By experimenting, I found that I needed a little less correction than the above calculation. I believe this is probably because when the corrective lens is closer to the eye than the distance at which eyeglasses are placed, the effective power of the lens increases with the decreased distance. When my optometrist prescribes contact lenses, she "regresses" the prescription slightly from the eyeglass power, perhaps 1/4 to 1/2 diopter or so. Apparently the same thing applies to a diopter lens, when the eye is up very close to the lens.

I can focus a rangefinder just fine with a correction that is only approximate: the split image is either lined up, or it ain't. With an SLR, where I have to actually judge the sharpness, I need it to be exact.

So "try before you buy" is advisable; the calculations are likely to get you in the right ball park, but could be off by maybe a quarter diopter or so.
 
The drugstore glasses are positive diopters, for close viewing. Is that what you want?
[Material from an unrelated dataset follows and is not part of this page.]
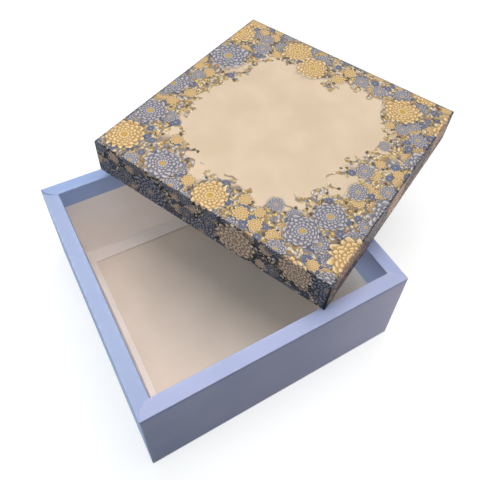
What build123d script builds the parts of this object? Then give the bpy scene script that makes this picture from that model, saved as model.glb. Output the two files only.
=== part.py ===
"""Gift hamper box: a square hollow-wall tray and its shallow telescoping lid.

Millimetres. The origin is the centre of the tray's underside, +Z is up, the tray's front
is -Y and its left is -X. The lid is off: it lies turned and tilted on the tray's rim.
"""
from build123d import *
import os

# Tray, outside
tray_side = 254.0
tray_height = 100.0
rim_width = 13.5

# Boards and papers
tray_board = 1.5
inner_board = 1.2
lid_board = 1.2
paper = 0.3
stay_paper = 0.2

# Tray: inner walls, which lean in towards the foot and fold on to the floor
foot_lean = 6.2
long_flange_edge = 35.5
short_flange_edge = 25.6
flange_seam = 0.3

# Tray: the wrap paper
turn_under = 15.0
sheet_gap = 0.5
long_turn_in = 20.0
short_turn_in = 37.0
corner_tab = 4.0

# Paper tape that holds the corners of the boards
stay_leg = 18.0

# Lid, measured square to its top
lid_fit_gap = 0.6
lid_depth = 40.0
lid_turn_in = 18.0
liner_gap = 0.5

# Lid, where it rests: its front corner stands just above the tray's front rim
lid_turn = -64.7
lid_tilt = 2.4
lid_rest_x = 42.3
lid_rest_y = -117.4
rest_gap = 0.3

# Worked out from the sizes above
half = tray_side / 2
wrap_half = half - paper
wall_half = wrap_half - tray_board
rim_in = half - rim_width
face_top = rim_in + paper
floor_low = paper
floor_top = floor_low + tray_board
rim_top = tray_height - paper
wall_top = rim_top - tray_board
flange_top = floor_top + inner_board
face_foot = rim_in - foot_lean
far = tray_side + tray_height

lid_in = half + lid_fit_gap
lid_face = lid_in + paper
lid_wall_out = lid_face + lid_board
lid_half = lid_wall_out + paper
lid_wall_top = lid_depth - paper - lid_board

SIDES = {"front": 0, "right": 90, "back": 180, "left": 270}
LONG_SIDES = ("front", "back")


def block(half_x, half_y, low, high):
    """A plain block centred on Z, from low to high."""
    return Pos(0, 0, low) * Box(2 * half_x, 2 * half_y, high - low,
                                align=(Align.CENTER, Align.CENTER, Align.MIN))


def strip(points, half_length):
    """A strip along the front side, whose section is given as (distance out, height) points."""
    section = Plane.YZ * make_face(Polyline(*[(-out, z) for out, z in points], close=True))
    return extrude(section, half_length, both=True)


def front_wedge(low, high):
    """The quarter of the plan that belongs to the front side, cut on the diagonals."""
    outline = Polyline((0, 0), (-far, -far), (far, -far), close=True)
    return Pos(0, 0, low) * extrude(make_face(outline), high - low)


def front_tab_wedge(low, high):
    """The same quarter, with a rounded tab over each of the rim's corners."""
    middle = (rim_in + half) / 2
    swell = corner_tab / 2 ** 0.5
    edges = [
        Line((0, 0), (-rim_in, -rim_in)),
        ThreePointArc((-rim_in, -rim_in), (-middle - swell, -middle + swell), (-half, -half)),
        Line((-half, -half), (half, -half)),
        ThreePointArc((half, -half), (middle + swell, -middle + swell), (rim_in, -rim_in)),
        Line((rim_in, -rim_in), (0, 0)),
    ]
    return Pos(0, 0, low) * extrude(make_face(Wire(edges)), high - low)


def face_at(z):
    """How far out the inner wall's bare face is at a height."""
    share = (wall_top - z) / (wall_top - flange_top)
    return face_top - (face_top - face_foot) * share


# Tray floor
def make_floor_board():
    return block(wrap_half, wrap_half, floor_low, floor_top)


def make_underside_sheet():
    side = half - turn_under - sheet_gap
    return block(side, side, 0, paper)


# Tray outer walls and the tape round their corners
def make_corner_stays(out, leg, low, high):
    """Four angles of paper tape, pressed flush into the boards at the corners."""
    ring = block(out, out, low, high) - block(out - stay_paper, out - stay_paper, low, high)
    middle = out - leg
    return ring - block(middle, out, low, high) - block(out, middle, low, high)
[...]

I am shortsighted, so I need a negative diopter added to my cameras, so drugstore glasses are not useful.
...

If you are looking for a diopter to use without any other corrective lenses (e.g. an eyeglass wearer shooting without their glasses) then you are correct.

One the other hand, if you wear contact lenses or are "of bifocal age" and looking for a diopter to use with your distance vision glasses, or bifocal segment, then the approach of using the drugstore reading glasses for Trial-and-Terror testing is valid.

With SLRs, the best approach is to remove the lens and view the screen in moderately low light. You need to see the screen sharply and any image will add to the confusion. You also need to do this in the lowest practical light so that your eye dilates significantly so there is minimal depth of field and focus is most critical.

I have some significant astigmatism and have always found shooting SLRs or eyelevel electronic VFs without my glasses impractical regardless of the diopter used. I combine my VFs diopter adjustment with my regular single vision glasses, whether using either my distance vision or "computer distance" glasses, though each require a somewhat different setting. Boy, do I like adjustable eyepieces!